The beautiful favorite wife of a sheik is secretly in love with a handsome merchant. She hatches a plan to find another woman more beautiful than herself to lure the sheik into picking a new favorite wife, thereby leaving her free to pursue her affair. However, the woman she finds is a wild and unpredictable gypsy woman who is loved unrequitedly by a hunchback. Complications ensue.
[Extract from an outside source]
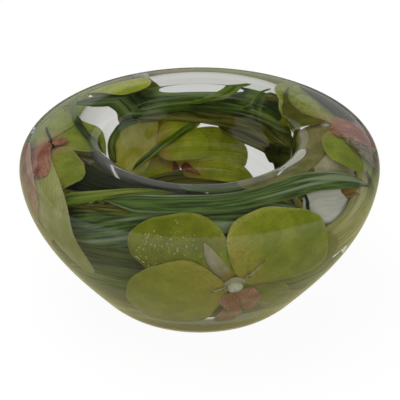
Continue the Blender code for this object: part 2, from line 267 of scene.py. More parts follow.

The only fantastic content in this Arabian Nights story is the presence of a hunchback; other than that, the only reason I can think that this movie would qualify is by association, since many other Arabian Nights stories have more fantastic elements. Of the Lubitsch films I’ve seen for this series, this is my second favorite, but you must bear in mind that two of the others I’ve seen (THE EYES OF THE MUMMY and THAT LADY IN ERMINE) are considered his weakest movies, and this one is considered just a hair better. Lubitsch himself was extremely disappointed by his own performance as the hunchback here, and it was his last acting role. I quite liked the movie, though it is admittedly over the top, but the energy is very high, and it manages to tell its complicated story with verve and clarity. Much of the story is comedic, though it takes some tragic turns towards the end. Pola Negri is definitely memorable as the wild gypsy woman, and Paul Wegener shows up as the jealous sheik. My favorite story thread has the hunchback seeking solace from his pain by imbibing of a drug that puts him into a deathlike state, only to have his supine body embark on a series of unexpected adventures when it is stolen by thieves that mistake it for booty.